Search Query Categorization at Scale

Alex Dorman (Magnetic), Michal Laclavik (Magnetic)
Data Science
Location: 113
Average rating: ***..
(3.00, 2 ratings)
Slides:   1-PPTX 

Classification of short text into a predefined hierarchy of categories is a challenge. The need to categorize short texts arises in multiple domains: keywords and queries in online advertising, improvement of search engine results, analysis of tweets or messages in social networks, etc. We leverage community-moderated, freely-available data sets (Wikipedia, DBPedia, Freebase) and open-source tools (Hadoop, Solr) to build a flexible and extensible classification model. Magnetic is an online advertising company specializing in search retargeting and applying data science to online search behavior. We create custom real-time audience segments based on what users have searched for across the web. Targeting an individual keywords found in user search history is a great way to build an audience.
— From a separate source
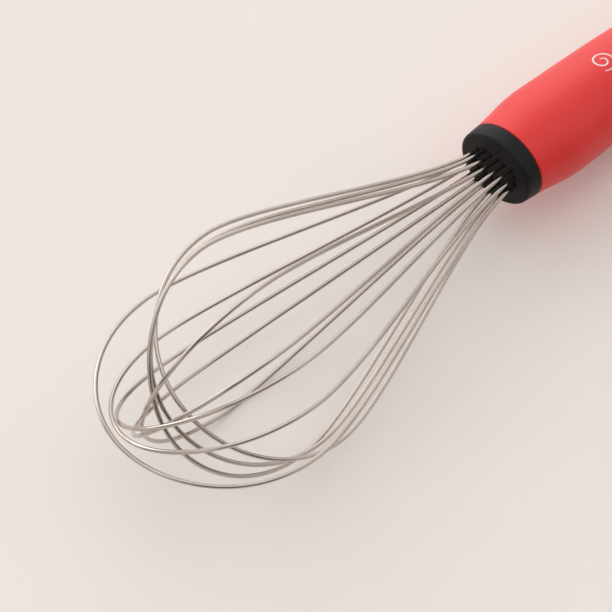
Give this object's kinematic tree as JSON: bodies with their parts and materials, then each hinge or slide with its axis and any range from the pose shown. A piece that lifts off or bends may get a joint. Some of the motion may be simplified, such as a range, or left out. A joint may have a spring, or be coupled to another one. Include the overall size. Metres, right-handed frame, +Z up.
{
  "type": "balloon whisk",
  "caption": "Balloon whisk with nested stainless wire loops, a black oval collar, a soft red grip and a black end cap with a hanging eye, for beating eggs, cream and batter.",
  "frame": {"origin": "Centre of the bottom face of the bounding box: the whisk lies on a table at Z = 0, resting on its lowest wire and on the back of its handle.", "axes": "X is along the whisk, with the tip of the wires towards -X and the hanging eye towards +X. +Z is up. Y is across the wide side of the oval handle."},
  "size_m": [0.2972, 0.0754, 0.0738],
  "materials": {
    "wires": "polished",
    "collar": "matt moulded",
    "resin": "cast",
    "core": "moulded",
    "grip": "soft satin",
    "end_cap": "matt moulded"
  },
  "bodies": {
    "root": {"wire_loop_1": "wires", "wire_loop_2": "wires", "wire_loop_3": "wires", "wire_loop_4": "wires", "wire_loop_5": "wires", "wire_loop_6": "wires", "wire_loop_7": "wires", "wire_loop_8": "wires", "collar": "collar", "resin_plug": "resin", "handle_core": "core", "grip_sleeve": "grip", "end_cap": "end_cap"}
  },
  "joints": []
}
But the need to create manually selected keywords might present operational challenge. Ability to classify queries and keywords helps to create larger audiences with less effort and better accuracy. Among the other use cases for keyword classification in online advertising are reporting on size of inventory available by category, and campaign performance optimization. We will share our experiences building a real-world data science system that scales to production data volumes of more than 20 million keyword classifications per hour. And will touch on some aspect of knowledge discovery such as language detection, n-gram extraction, and entity recognition.

Photo of Alex Dorman

Alex Dorman


Alex Dorman, CTO at Magnetic, holds more than twenty years of technology experience and fifteen years of experience managing engineering and data science teams. Alex is using Hadoop technologies for last 7+ years. Magnetic is an online advertising company and is leader in search retargeting. Before joining Magnetic, Alex built Big Data platforms and teams at Proclivity Media and ContextWeb/PulsePoint. Alex began his career at Intel Software Labs in Israel.

Photo of Michal Laclavik

Michal Laclavik


Michal Laclavik, Sr. Data Scientist at Magnetic, has more than ten years experience on R&D in the field of Semantic Technologies, Information Retrieval and Big Data technologies. Michal is using Hadoop for his research since 2008. Before joining Magnetic, he was doing PhD at Slovak Academy of Science and working as a researcher on several EU funded projects. Michal has multiple publications. He is also giving lectures on Information Retrieval at Slovak University of Technology.